Colleges are beginning to realize that high tuition/high discount (scholarship) model is failing.
Escalating tuition is leaving more students unable to cover college costs even as colleges continue to offer scholarships to offset costs. In my last post, I mentioned the latest drive by private colleges to rein in merit money, but, as one of the visitors to my blog noted this week, there doesn’t seem to be talk about putting the brakes on escalating tuition.
If you missed my last two posts on this subject, here they are:
Another Look at Merit Scholarships
What’s Behind Rising Prices
The prospects for reigning in tuition don’t seem great. One reason is because the trendsetters are elite institutions such as the Ivy League schools and the top liberal arts colleges, which can raise their tuition without scaring away applicants. This is possible because the overwhelming number of students at these outrageously expensive schools are rich.
Other schools, farther down on the pecking order, aspire to attract the same kind of students and enjoy the same kind of ratings so they try to offer the same kind of amenities that the alpha dogs can provide.
As you can see from the chart below nearly all the tuition hogs are on the East and West Coast. The federal government compiles this annual hall of shame list of schools that represents the top 5% of colleges and universities in the nation with the highest tuition. The federal government hoped that by spotlighting the biggest tuition offenders (state schools have their own list) that schools might change their behavior.
On this list, I only spotted nine schools that aren’t on the West or East Coast.
Will It Ever Happen?
Until these schools get serious about escalating price tags, the prices for all private institutions will continue to climb. Some weaker private schools will probablyl end up closing as families balk at paying these prices.
If you’d like to see the other lists (including the most expensive state and private schools by net price), head to the the federal College Affordability and Transparency Center.
Net Price Calculators make it pretty easy to figure out what the discount rate will be at these tuition hogs, as you call them. True, they are expensive if you earn a lot.
I earn $100,000 a year, and with one other child in college, the Net Price Calculators are showing me prices in the range of $14,000 to $22,000 (before any loans or work-study) at schools such as Connecticut College, Middlebury, Bucknell, Lafayette, Colgate, and Boston College. Princeton, where my child won’t get in, would cost only $7,500, a sum she could cover herself between loans, work-study and a summer job. The problem with the rich, prestige schools is that they are difficult to get into, not that they are unaffordable.
$60,000 seems to me to be an absurd price for a year in college. The big-name schools only charge those rates to those who can afford them. The other private schools have entered the arms race, but do they really have to? They still will lose students to the elite schools, anyway. Rather than blame the leaders, blame the followers.
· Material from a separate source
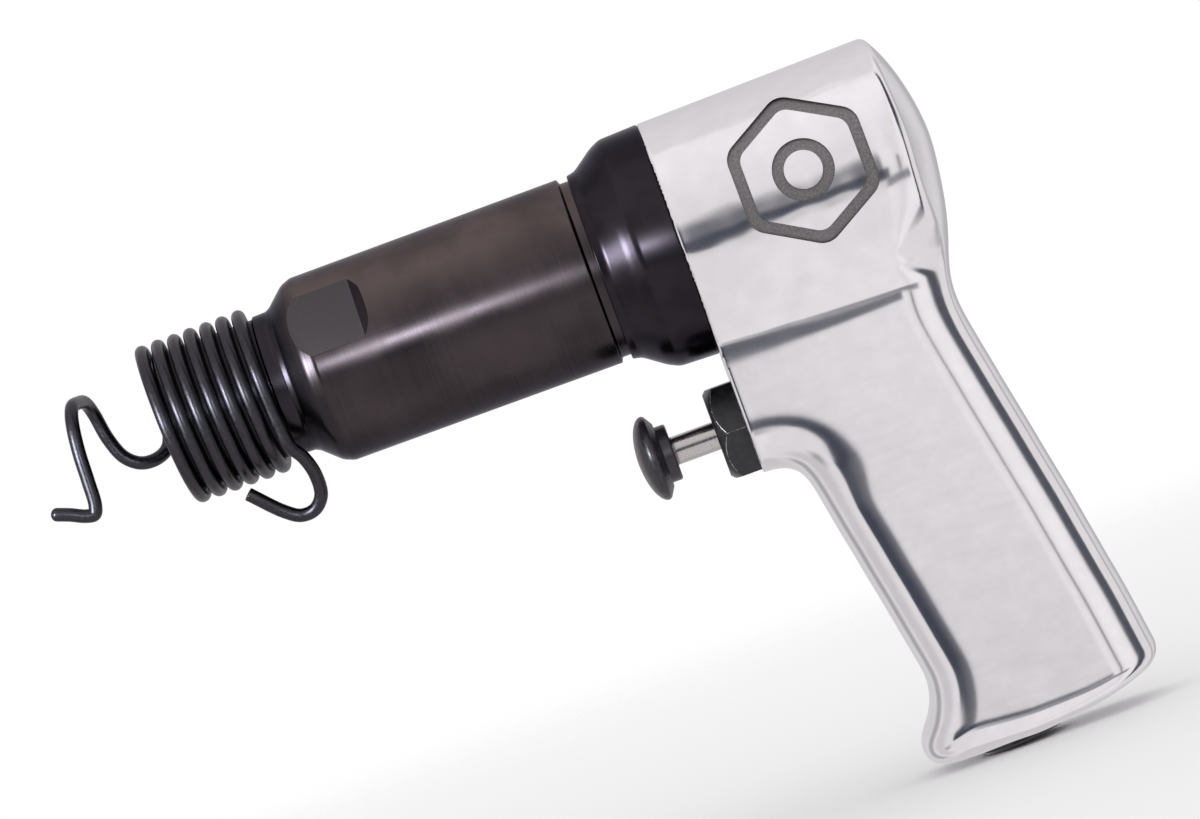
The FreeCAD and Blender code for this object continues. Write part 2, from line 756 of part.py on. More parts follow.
# ---------------------------------------------------------------- retainer spring
def rounded_path(points, radii):
    """Straight runs joined by tangent arcs, as a list of edges."""
    edges = []
    last = points[0]
    for before, point, after, radius in zip(points, points[1:], points[2:], radii):
        inward = (before - point).normalize()
        outward = (after - point).normalize()
        half = inward.getAngle(outward) / 2.0
        run = radius / math.tan(half)
        first = point + inward * run
        final = point + outward * run
        heart = point + (inward + outward).normalize() * (radius / math.sin(half))
        middle = heart + (point - heart).normalize() * radius
        if (first - last).Length > 0.02:
            edges.append(Part.LineSegment(last, first).toShape())
        edges.append(Part.Arc(first, middle, final).toShape())
        last = final
    edges.append(Part.LineSegment(last, points[-1]).toShape())
    return edges


def coil_point(turn):
    """A point on the coil's centre line; turn 0 is the top of the front turn."""
    angle = 2.0 * math.pi * turn
    radius = SIZES["coil_r"]
    return V(SIZES["coil_front_x"] + SIZES["coil_pitch"] * turn,
             -radius * math.sin(angle), radius * math.cos(angle))


def coil_tangent(turn):
    return (coil_point(turn + 1e-4) - coil_point(turn - 1e-4)).normalize()


FRONT_TURN = -0.23
REAR_TURN = 6.28
turns = REAR_TURN - FRONT_TURN
helix = Part.makeHelix(SIZES["coil_pitch"], SIZES["coil_pitch"] * turns, SIZES["coil_r"])
# the helix is laid along +X and turned so that it starts at its front end
lay = FreeCAD.Rotation(V(0, 0, 1), V(1, 0, 0))
spin = FreeCAD.Rotation(V(1, 0, 0), 360.0 * FRONT_TURN - 180.0)
helix.Placement = FreeCAD.Placement(V(coil_point(FRONT_TURN).x, 0, 0), spin.multiply(lay))
front_end = coil_point(FRONT_TURN)
rear_end = coil_point(REAR_TURN)
# the arch in front of the nose, which keeps the chisel's collar
arch = rounded_path([
    front_end,
    front_end - coil_tangent(FRONT_TURN) * 7.5,
    V(-21.5, 14.6, -7.6),
    V(-26.0, 13.4, 3.5),
    V(-27.0, 9.5, 13.6),
    V(-28.9, -10.5, 12.9),
    V(-30.6, -13.4, 0.0),
    V(-31.4, -13.2, -15.2),
    V(-40.6, -13.0, -10.8),
], [6.0, 5.0, 9.0, 5.0, 7.0, 30.0, 2.6])
# the tail that the user grips to unscrew the retainer
tail = rounded_path([
    rear_end,
    rear_end + coil_tangent(REAR_TURN) * 11.0,
    V(21.3, -12.6, -20.5),
    V(20.4, -9.3, -30.3),
    V(13.4, -7.0, -32.2),
    V(3.9, -9.0, -22.1),
], [8.0, 8.0, 3.6, 4.5])
path = Part.Wire(Part.sortEdges(arch + [helix.Edges[0]] + tail)[0])
start = path.OrderedVertexes[0].Point
first = path.OrderedEdges[0]
along = first.tangentAt(first.FirstParameter)
section = Part.Wire(Part.Circle(start, along, SIZES["wire_r"]).toShape())
wire = path.makePipeShell([section], True, True)
swept = path.Length * math.pi * SIZES["wire_r"] ** 2
if abs(wire.Volume - swept) > 0.01 * swept:
    raise RuntimeError("the wire's volume is not its section times its length")
retainer = doc.addObject("Part::Feature", "retainer_spring")
retainer.Label = "retainer_spring"
retainer.Shape = wire

# ---------------------------------------------------------------- checks and export
doc.recompute()
NODES = [
    "handle", "barrel", "exhaust_deflector", "barrel_o_ring", "retainer_spring", "piston",
    "valve_seat", "valve_disc", "valve_box", "valve_dowel_pins", "valve_gasket",
    "throttle_bushing", "bushing_o_ring", "port_o_ring", "stem_o_ring", "throttle_stem",
    "poppet_washer", "throttle_button", "throttle_spring", "inlet_bushing", "inlet_o_ring",
    "inlet_screen", "screen_ring",
]
for item in doc.Objects:
    if any(word in state for state in item.State for word in ("Invalid", "Error")):
        raise RuntimeError(f"{item.Label} failed: {item.State}")
os.makedirs("parts", exist_ok=True)
for node in NODES:
    shape = doc.getObjectsByLabel(node)[0].Shape
    if shape.isNull() or not shape.isValid():
        raise RuntimeError(f"{node} has no valid shape")
    shape.exportStep(f"parts/{node}.step")
    print(f"{node}: {len(shape.Solids)} solid, {shape.Volume / 1000.0:.2f} cm3")
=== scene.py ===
import json
import math

import bmesh
import bpy
import numpy as np
from mathutils import Matrix, Vector


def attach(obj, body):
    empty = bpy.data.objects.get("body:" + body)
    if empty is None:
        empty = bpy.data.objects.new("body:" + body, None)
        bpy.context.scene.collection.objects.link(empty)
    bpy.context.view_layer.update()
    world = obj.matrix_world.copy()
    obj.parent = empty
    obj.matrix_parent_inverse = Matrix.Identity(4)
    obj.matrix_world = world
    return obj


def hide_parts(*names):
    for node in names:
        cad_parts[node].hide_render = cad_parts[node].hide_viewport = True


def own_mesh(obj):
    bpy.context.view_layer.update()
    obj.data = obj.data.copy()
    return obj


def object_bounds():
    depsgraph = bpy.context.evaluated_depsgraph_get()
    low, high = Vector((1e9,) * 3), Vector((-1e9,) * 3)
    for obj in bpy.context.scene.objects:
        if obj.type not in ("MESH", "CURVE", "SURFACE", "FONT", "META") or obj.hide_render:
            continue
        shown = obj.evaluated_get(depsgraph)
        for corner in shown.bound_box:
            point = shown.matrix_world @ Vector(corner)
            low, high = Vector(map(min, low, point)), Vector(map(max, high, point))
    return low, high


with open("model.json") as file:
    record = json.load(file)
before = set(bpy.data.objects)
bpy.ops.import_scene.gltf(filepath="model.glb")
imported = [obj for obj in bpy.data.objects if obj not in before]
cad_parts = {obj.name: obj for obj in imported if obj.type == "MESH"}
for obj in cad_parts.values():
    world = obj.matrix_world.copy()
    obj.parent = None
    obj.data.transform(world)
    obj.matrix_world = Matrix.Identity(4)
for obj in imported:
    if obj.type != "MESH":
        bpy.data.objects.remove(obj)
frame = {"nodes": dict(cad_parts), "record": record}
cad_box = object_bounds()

# Lengths here are in millimetres until mesh_piece() turns them into metres.
MM = 0.001

# --------------------------------------------------------------- node helpers


class Nodes:
    """A short way to write a shader tree."""

    def __init__(self, tree):
        self.tree = tree
        tree.nodes.clear()

    def add(self, kind, **settings):
        node = self.tree.nodes.new(kind)
        for key, value in settings.items():
            setattr(node, key, value)
        return node

    def plug(self, socket, source):
        if isinstance(source, bpy.types.NodeSocket):
            self.tree.links.new(source, socket)
        elif source is not None:
            socket.default_value = source

    def math(self, operation, a, b=None, c=None):
        node = self.add("ShaderNodeMath", operation=operation)
        for socket, source in zip(node.inputs, (a, b, c)):
            self.plug(socket, source)
        return node.outputs[0]

    def span(self, value, low, high, out_low=0.0, out_high=1.0, smooth=True):
        node = self.add("ShaderNodeMapRange")
        node.interpolation_type = "SMOOTHSTEP" if smooth else "LINEAR"
        self.plug(node.inputs["Value"], value)
        for name, number in (("From Min", low), ("From Max", high),
                             ("To Min", out_low), ("To Max", out_high)):
            self.plug(node.inputs[name], number)
        return node.outputs["Result"]

    def mix(self, factor, a, b):
        node = self.add("ShaderNodeMix", data_type="RGBA")
        self.plug(node.inputs["Factor"], factor)
        self.plug(node.inputs["A"], a)
        self.plug(node.inputs["B"], b)
        return node.outputs["Result"]

    def place(self, scale=(1.0, 1.0, 1.0), rotation=(0.0, 0.0, 0.0)):
        coords = self.add("ShaderNodeTexCoord")
        mapping = self.add("ShaderNodeMapping")
        mapping.inputs["Scale"].default_value = scale
        mapping.inputs["Rotation"].default_value = rotation
        self.tree.links.new(coords.outputs["Object"], mapping.inputs["Vector"])
        return mapping.outputs[0]

    def noise(self, vector, scale, detail=3.0, rough=0.5):
        node = self.add("ShaderNodeTexNoise")
        self.plug(node.inputs["Vector"], vector)
        node.inputs["Scale"].default_value = scale
        node.inputs["Detail"].default_value = detail
        node.inputs["Roughness"].default_value = rough
        return node.outputs["Fac"]

    def bump(self, height, distance, strength=1.0, normal=None):
        node = self.add("ShaderNodeBump")
        self.plug(node.inputs["Height"], height)
        node.inputs["Distance"].default_value = distance
        node.inputs["Strength"].default_value = strength
        self.plug(node.inputs["Normal"], normal)
        return node.outputs[0]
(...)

our Bucknell numbers: total cost for 2012/13: $59,900. With military Post 9-11/GI Bill benefits and associated housing allowance, our yearly portion would be @ $13,500. Just read a 10Feb2013 New York Times article, “Battling College Costs, a Paycheck at a Time”, that lists the average yearly debt for public universities is $13,600. Is there a published average for private universities?
Hi Amy,
Good to hear from you! That sounds like a great deal with Bucknell. The average student loan debt, private and public combined, is about $26,000. About two thirds of students borrow for college. Here is the press release from The Project on Student Debt about the latest debt figures: http://projectonstudentdebt.org/pub_view.php?idx=865
Lynn O’Shaughnessy
Thanks, Lynn. I learn something new every time I read your blog!! I should have added in my post that my son was in that magic top 33% of Bucknell applicants. He received “Yellow Ribbon” money from the school, which is sometimes offered to GI Bill users. The Yellow Ribbon money probably approximated the same amount he would have received in Merit Scholarship money (which isn’t given to Post 9-11/GI Bill users at Bucknell). Without the GI Bill, Bucknell would have been way out of our league.
It would be really interesting to see the discount rate of these institutions, then we would see the real cost.
How many of these colleges actually charge anyone full price? I have done a lot of research on the University of Chicago. On their website, they state, “The average University of Chicago aid applicant receives $37,500 in scholarships each year.” The Financial Aid office had a budget of $93.8 Million to disperse for student aid for the 2012-2013 school year. 59% of financial aid applicants with family incomes above $120,000 received aid. 93% of those with incomes up to $120,000 received aid. I ran various scenarios through their net price calculator and even a family with a $200,000 income would not pay full price as long as they went through the financial aid application process. There is also a special program, thanks to a very generous donor, that replaces all federal loans with grants for families with incomes less than $75,000. Their children can attend entirely debt free.
With an aid culture like this, there aren’t enough families who would mind if the school keeps raising tuition. The site indicates two-thirds of their students are graduating debt free. These are the ones with family incomes either too high to even need financial aid or low enough that their education is almost completely subsidized by the school. It is only the other third in the middle, what we could probably term “upper middle-class,” who are getting squeezed because they can’t demonstrate enough need on their FAFSA and CSS Profile.